-- begin RECORDED DATA --

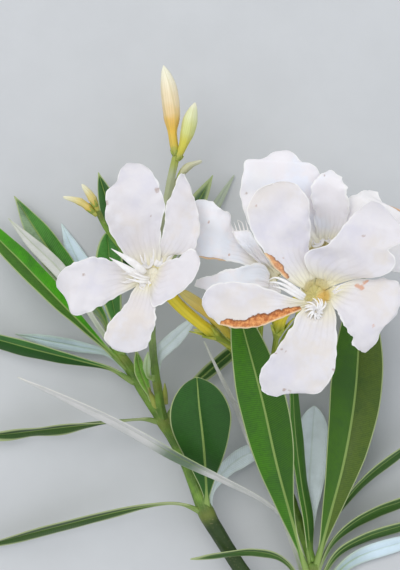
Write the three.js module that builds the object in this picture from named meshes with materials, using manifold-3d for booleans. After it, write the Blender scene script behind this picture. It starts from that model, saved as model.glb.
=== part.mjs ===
// A cut flowering branch of white oleander, lying on a level surface. Millimetres, +Z up.
// Two leafy shoots leave one cut stem. The left shoot carries whorls of narrow leaves and small
// buds, the right one a whorl of broad leaves and a head of four open flowers.
import * as THREE from "three";
import { mergeVertices } from "three/addons/utils/BufferGeometryUtils.js";
import Module from "manifold-3d";

const wasm = await Module();
wasm.setup();

// Points are [x, y, height]. Across and along are read off a plan drawn as an eye straight above
// the middle sees it, so a point higher than the plan's own level lies a little nearer the axis.
const EYE_HEIGHT = 630;
const PLAN_LEVEL = 30;
// The middle of the branch's bounding box and its lowest point.
const BOX_MIDDLE = [-0.1, -39.6, 0.1];

// Sizes
const CUT_GAP = 0.3;
const LEAF_THICKNESS = 1.1;
const PETIOLE_THICKNESS = 1.7;
const PETIOLE_WIDTH = 2.2;
const PETIOLE_SHARE = 0.08;
const LEAF_FOLD = 0.09;
const TIP_WIDTH = 0.8;
const PETAL_THICKNESS = 0.9;
const THROAT_RADIUS = 5.6;
const THROAT_DEPTH = 9;
const TUBE_RADIUS = 1.8;
const CALYX_RADIUS = 2.1;
const PEDICEL_RADIUS = 0.9;

// Mesh fineness
const LIMB_SIDES = 8;
const LEAF_STEPS = 10;
const LEAF_COLUMNS = 2;
const PETAL_STEPS = 8;
const PETAL_COLUMNS = 4;

const COLOURS = {
  bark: 0x6f7a3c,
  greenStem: 0x6f9436,
  leaf: 0x2f5a22,
  petal: 0xf2eef0,
  bud: 0xe9dfa6,
};

const UP = new THREE.Vector3(0, 0, 1);

// The real point that the plan's eye sees at [x, y] when it lies at that height.
function placed([x, y, height]) {
  const nearer = (EYE_HEIGHT - height) / (EYE_HEIGHT - PLAN_LEVEL);
  return new THREE.Vector3(x * nearer, y * nearer, height);
}

function radians(degrees) {
  return THREE.MathUtils.degToRad(degrees);
}

function toSolid(geometry) {
  const bare = geometry.clone();
  bare.deleteAttribute("normal");
  bare.deleteAttribute("uv");
  const merged = mergeVertices(bare, 1e-4);
  const mesh = new wasm.Mesh({
    numProp: 3,
    vertProperties: merged.attributes.position.array,
    triVerts: new Uint32Array(merged.index.array),
  });
  return new wasm.Manifold(mesh);
}

function toGeometry(solid) {
  const mesh = solid.getMesh();
  const positions = new Float32Array(mesh.numVert * 3);
  for (let i = 0; i < mesh.numVert; i++) {
    positions.set(mesh.vertProperties.subarray(i * mesh.numProp, i * mesh.numProp + 3), i * 3);
  }
  const geometry = new THREE.BufferGeometry();
  geometry.setAttribute("position", new THREE.BufferAttribute(positions, 3));
  geometry.setIndex(new THREE.BufferAttribute(mesh.triVerts, 1));
  geometry.computeVertexNormals();
  return geometry;
}

function largestBody(solid) {
  return solid.decompose().reduce((best, body) => (body.volume() > best.volume() ? body : best));
}

function smoothCurve(points) {
  return new THREE.CatmullRomCurve3(points, false, "centripetal");
}

// Linear steps between [share, value] pairs.
function profile(pairs, share) {
  const after = pairs.findIndex(([at]) => at >= share);
  if (after <= 0) return pairs[after === 0 ? 0 : pairs.length - 1][1];
  const [fromShare, fromValue] = pairs[after - 1];
  const [toShare, toValue] = pairs[after];
  return THREE.MathUtils.mapLinear(share, fromShare, toShare, fromValue, toValue);
}

// A round limb: a cylinder whose rings are laid along a curve at the radius given for each share.
function limbSolid(curve, radii, steps, grow = 0) {
  const geometry = new THREE.CylinderGeometry(1, 1, 1, LIMB_SIDES, steps);
  const frames = curve.computeFrenetFrames(steps);
  const position = geometry.attributes.position;
  for (let i = 0; i < position.count; i++) {
    const share = position.getY(i) + 0.5;
    const ring = Math.round(share * steps);
    const radius = profile(radii, share) + grow;
    const point = curve.getPointAt(share);
    point.addScaledVector(frames.normals[ring], position.getX(i) * radius);
    point.addScaledVector(frames.binormals[ring], -position.getZ(i) * radius);
    const end = share === 0 ? -grow : share === 1 ? grow : 0;
    point.addScaledVector(frames.tangents[ring], end);
    position.setXYZ(i, point.x, point.y, point.z);
  }
  return toSolid(geometry);
}

// A leaf: a flat box whose cross rows are laid along the midrib. Roll turns it about the midrib,
// from flat to on edge, and fold lifts its margins.
function leafSolid(line, width, roll, blunt) {
  const curve = smoothCurve(line);
  const geometry = new THREE.BoxGeometry(1, 1, 1, LEAF_COLUMNS, LEAF_STEPS, 1);
  const position = geometry.attributes.position;
  for (let i = 0; i < position.count; i++) {
    const share = position.getY(i) + 0.5;
    const along = curve.getTangentAt(share);
    const up = UP.clone().addScaledVector(along, -UP.dot(along)).normalize();
    up.applyAxisAngle(along, radians(roll));
    const side = along.clone().cross(up);
    const rowWidth = leafWidth(width, share, blunt);
    const thickness = share < PETIOLE_SHARE ? PETIOLE_THICKNESS : LEAF_THICKNESS;
    const fold = Math.abs(position.getX(i)) * 2 * rowWidth * LEAF_FOLD;
    const lift = position.getZ(i) * thickness + fold;
    const point = curve.getPointAt(share);
    point.addScaledVector(side, position.getX(i) * rowWidth).addScaledVector(up, lift);
    position.setXYZ(i, point.x, point.y, point.z);
  }
  return toSolid(geometry);
}

// A lance leaf is widest past its middle. A blunt one keeps its width almost to the end.
function leafWidth(width, share, blunt) {
  const angle = Math.PI * Math.pow(share, blunt ? 2.2 : 1.4);
  const swell = Math.pow(Math.max(0, Math.sin(angle)), blunt ? 0.6 : 1);
  return Math.max(TIP_WIDTH, PETIOLE_WIDTH * (1 - share), width * swell);
}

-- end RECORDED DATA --

- _SHORT TASK_
In the lines above, find each one with "that" and list it.

- _WRITTEN RESPONSE_
Write the three.js module that builds the object in this picture from named meshes with materials, using manifold-3d for booleans. After it, write the Blender scene script behind this picture. It starts from that model, saved as model.glb.
// The real point that the plan's eye sees at [x, y] when it lies at that height.